*Data provided:*

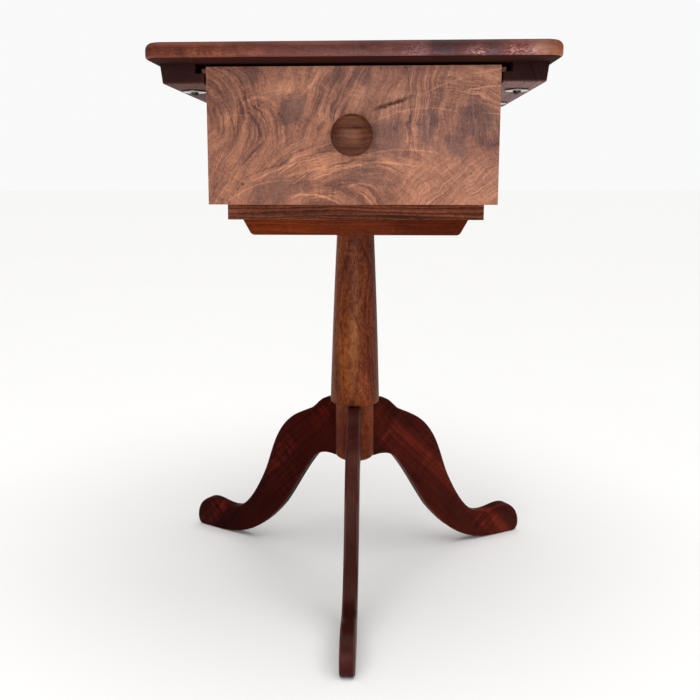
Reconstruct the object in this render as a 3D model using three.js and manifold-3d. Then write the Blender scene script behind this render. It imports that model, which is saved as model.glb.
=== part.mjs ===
// Tripod sewing table: a board top on a turned column with three scroll legs,
// and two drawers, front and rear, that hang by strips from L-section runners under the top.
//
// Units are millimetres. +Z is up, the front drawer faces -Y, X is to the right of someone facing it.
// The origin is on the floor at the middle of the whole table's bounding box.

import * as THREE from 'three';
import { mergeVertices } from 'three/addons/utils/BufferGeometryUtils.js';
import Module from 'manifold-3d';

const wasm = await Module();
wasm.setup();

// ---- Driving dimensions ----

const TABLE_HEIGHT = 670;

const TOP = { width: 440, depth: 410, thickness: 17, cornerRadius: 20, arris: 3 };
const TOP_UNDERSIDE = TABLE_HEIGHT - TOP.thickness;

const RUNNER = {
  length: 317,
  height: 22,
  outerTop: 212,        // half the distance over both runners, at the top
  outerBottom: 209.5,   // and at the bottom: the outer face leans in a little
  cornerRadius: 3,
  rabbetWall: 173,      // the strip travels between this wall and the lip's edge
  lipEdge: 163,
  lipThickness: 11.5,
};
const RUNNER_SCREW = { x: 189, y: 87, shank: 2.25, length: 32, headRadius: 4.9, headHeight: 4 };
const WASHER = { radius: 14, hole: 2.75, thickness: 2 };

const FACE = { width: 322, height: 150, thickness: 16 };
const FACE_TOP = 649.5;
const FACE_BOTTOM = FACE_TOP - FACE.height;
const FACE_FRONT = RUNNER.length / 2;     // distance of a drawer's face from the column axis
const BOX = { sideThickness: 10, backThickness: 10, rear: 30, backDrop: 4 };
const BOTTOM = { thickness: 6, above: 8.5, tongue: 5 };
const STRIP = { width: 5.25, height: 5.25, front: 3.5, rear: 4 };
const TAIL = { count: 4, lap: 4, slope: 1 / 6 };
const KNOB = { radius: 23, projection: 31, neck: 9.5, shoulder: 12, tenon: 6 };

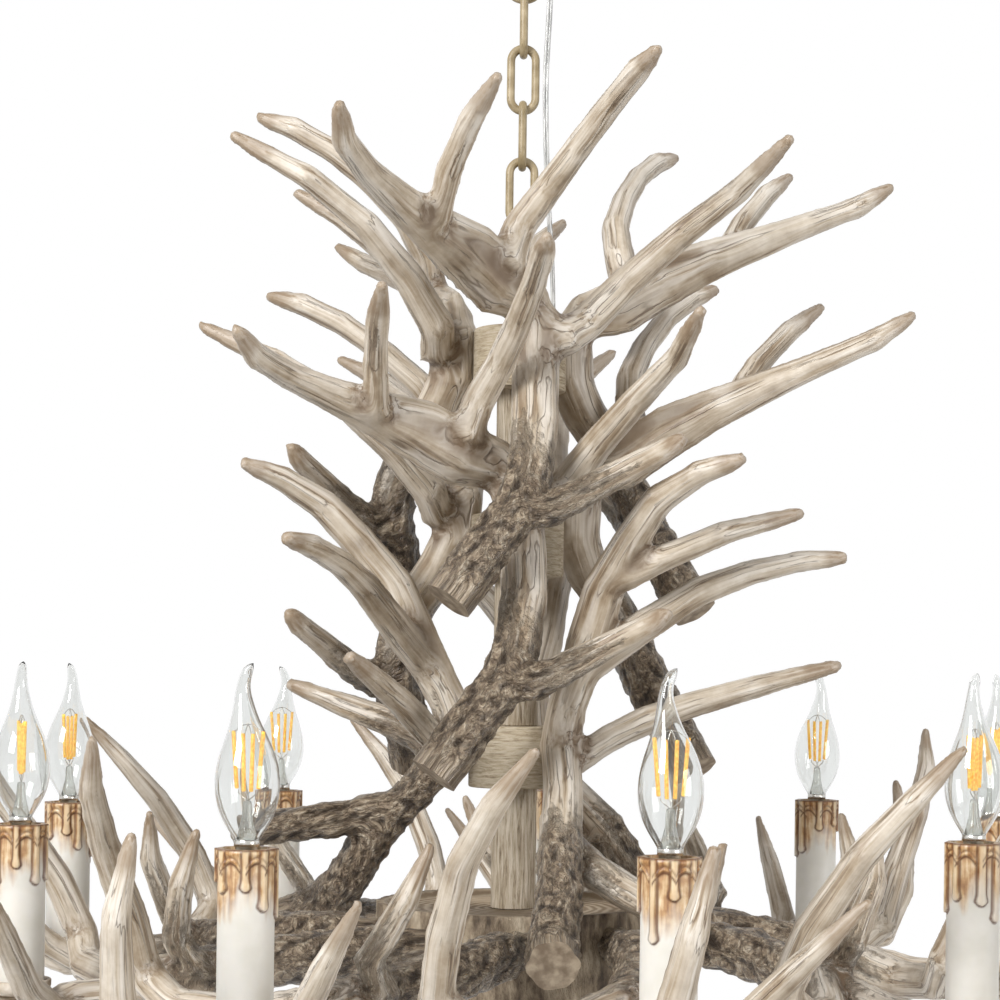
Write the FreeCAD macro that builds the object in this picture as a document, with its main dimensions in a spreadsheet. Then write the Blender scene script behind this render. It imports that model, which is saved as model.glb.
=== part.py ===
import FreeCAD, Part
import math
import os

# Antler chandelier: a ceiling canopy, five chain links, and below them a turned column with three
# tiers of three antlers and a hub that carries nine antler arms, each with one candle light.
# Millimetres. The origin is the ceiling, +Z is up, and the front of the object faces -Y.

doc = FreeCAD.newDocument("antler_chandelier")
sheet = doc.addObject("Spreadsheet::Sheet", "sizes")

SIZES = (
    # ceiling set
    ("canopy_radius", 62), ("canopy_height", 41), ("canopy_foot_radius", 23), ("canopy_wall", 1.5),
    ("bracket_length", 108), ("bracket_width", 20), ("bracket_thick", 3),
    ("slot_spacing", 84), ("slot_width", 5), ("slot_length", 15),
    ("nipple_radius", 5), ("nipple_clearance", 0.3), ("flange_radius", 11), ("flange_thick", 3),
    # chain
    ("link_long", 49), ("link_wide", 22), ("link_wire", 5.5), ("link_gap", 0.3),
    ("loop_radius", 12), ("loop_stem", 10), ("eye_stem", 15),
    # cord
    ("cord_width", 4),
    # column
    ("collar_radius", 31), ("collar_height", 41), ("tube_radius", 15), ("rod_radius", 5),
    ("upper_tube", 83), ("middle_tube", 100), ("lower_tube", 81), ("bore_clearance", 0.3),
    # hub
    ("hub_radius", 94), ("hub_height", 60), ("hub_recess_radius", 80), ("hub_recess", 4),
    ("hub_foot_radius", 62), ("hub_foot", 16), ("socket_depth", 40),
    # antlers
    ("seat_gap", 0.2), ("tier_drop", 108), ("crown_turn", 18), ("foot_turn", 4),
    # candles
    ("candle_ring", 329), ("first_candle", -25.6), ("candle_drop", 62),
    ("sleeve_radius", 15.25), ("sleeve_bore", 13), ("sleeve_height", 98),
    ("cup_radius", 19.5), ("cup_floor", 5), ("cup_rim", 4), ("holder_radius", 11.5),
    ("cap_radius", 8), ("cap_show", 4), ("cap_depth", 26), ("bulb_radius", 17.5), ("bulb_height", 97),
)
for row, (alias, value) in enumerate(SIZES, start=1):
    sheet.set("A%d" % row, alias)
    sheet.set("B%d" % row, str(value))
    sheet.setAlias("B%d" % row, alias)
doc.recompute()


def size(alias):
    return float(sheet.get(alias))


COPIES = 3
CANDLES = 9
LINKS = ("a", "b", "c", "d", "e")

# ---------------------------------------------------------------- heights that follow from the sizes
link_wire = size("link_wire")
link_step = link_wire + size("link_gap")
link_half = (size("link_long") - link_wire) / 2
loop_z = -(size("canopy_height") + size("loop_stem") + size("loop_radius"))
first_link_z = loop_z - size("loop_radius") + link_step - link_half
link_pitch = 2 * link_half - link_step
last_link_z = first_link_z - (len(LINKS) - 1) * link_pitch
eye_z = last_link_z - link_half + link_step - size("loop_radius")
column_top = eye_z - size("loop_radius") - size("eye_stem")
middle_collar_top = column_top - size("collar_height") - size("upper_tube")
lower_collar_top = middle_collar_top - size("collar_height") - size("middle_tube")
lower_tube_top = lower_collar_top - size("collar_height")
hub_floor = lower_tube_top - size("lower_tube")
hub_top = hub_floor + size("hub_recess")
hub_bottom = hub_top - size("hub_height")
sleeve_top = hub_floor + size("candle_drop")
sleeve_bottom = sleeve_top - size("sleeve_height")
cup_bottom = sleeve_bottom - size("cup_floor")

parts = []


def keep(obj, label):
    obj.Label = label
    parts.append(obj)
    return obj


def add(kind, name, **values):
    """A document object with plain values, or with expressions where the value is a text."""
    obj = doc.addObject(kind, name)
    for prop, value in values.items():
        if isinstance(value, str):
            obj.setExpression(prop, value)
        else:
            setattr(obj, prop, value)
    return obj


def at(obj, x, y, z, turn=0.0):
    obj.Placement = FreeCAD.Placement(FreeCAD.Vector(x, y, z),
                                      FreeCAD.Rotation(FreeCAD.Vector(0, 0, 1), turn))
    return obj


def prism(name, sides, radius, height, z=0.0, x=0.0, y=0.0, turn=0.0):
    """An upright round piece of a few flat sides."""
    return at(add("Part::Prism", name, Polygon=sides, Circumradius=radius, Height=height), x, y, z, turn)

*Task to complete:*
Check each line of the records above for "which", and copy those that have it.

*The response:*
Reconstruct the object in this render as a 3D model using three.js and manifold-3d. Then write the Blender scene script behind this render. It imports that model, which is saved as model.glb.
Write the FreeCAD macro that builds the object in this picture as a document, with its main dimensions in a spreadsheet. Then write the Blender scene script behind this render. It imports that model, which is saved as model.glb.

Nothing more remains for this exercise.